Comme le décrit, Christophe Falcoz au Forum JUMP de Paris « l’entreprise est une institution qui non seulement a hérité et a imité les valeurs viriles en provenance d’autres institutions, mais qui constitue, elle aussi, une autre de ces maisons des hommes, en prolongement de celle qui a permis aux jeunes garçons de devenir des hommes. Le contrôle de la production des futurs pairs assure la reproduction entre soi (entre managers, entre hommes) du système, par la nomination de successeurs (des managers, des fils, des hommes). Les blagues sexistes et homophobes, les dîners d’affaires, l’appartenance à un club privé, les discussions informelles “entre hommes” sur le sport permettent de réaffirmer les hiérarchies de genre et de sélectionner les candidats les plus conformes au style de leadership dominant. Les logiques de soumission, de conformisme et d’allégeance peuvent ainsi conduire à du mimétisme vestimentaire, à partager des vestiaires après une rencontre sportive amicale, à accepter de favoriser “un des siens” plutôt qu’une autre personne performante … afin de plaire et de rentrer dans le cercle de subjectivité du groupe des managers (mâles) dominants ».
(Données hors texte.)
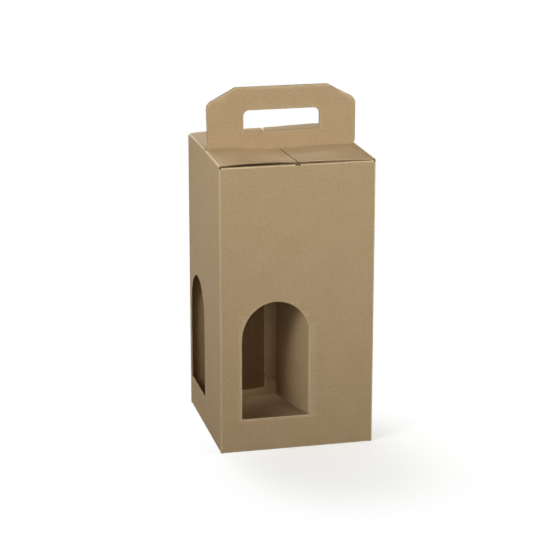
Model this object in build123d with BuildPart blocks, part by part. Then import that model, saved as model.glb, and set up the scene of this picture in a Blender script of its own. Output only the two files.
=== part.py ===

Comme l’exprimait Roselyne Bachelot (ex ministre en France) lors d’un colloque organisé par l’ORSE « la légitimité du pouvoir masculin, c’est Bonaparte au pont d’Arcole. Je prends le drapeau, je suis votre chef, je dis le droit, le bon, l’utile, et vous me suivez. J’ai pu observer dans la politique que les femmes ne peuvent pas procéder de cette légitimité du pouvoir. Elles ne procèdent que d’une légitimité du consensus, et le mandat qui leur est confié doit être constamment re-légitimé auprès des personnes qui leur ont confié ce pouvoir. Je pense que cette façon féminine – si l’on peut dire – d’exercer le pouvoir est extrêmement moderne. Pour être efficaces, les sociétés humaines ont besoin de ce type de fonctionnement ».
L’enjeu est donc bien de diversifier ce modèle de leardership archaïque grâce à des mesures fortes obligatoires ou volontaires pour que tous les humains puissent s’y reconnaître et être valorisés. C’est uniquement de cette façon que nous construirons des entreprises et une société réellement MERITOCRATIQUE.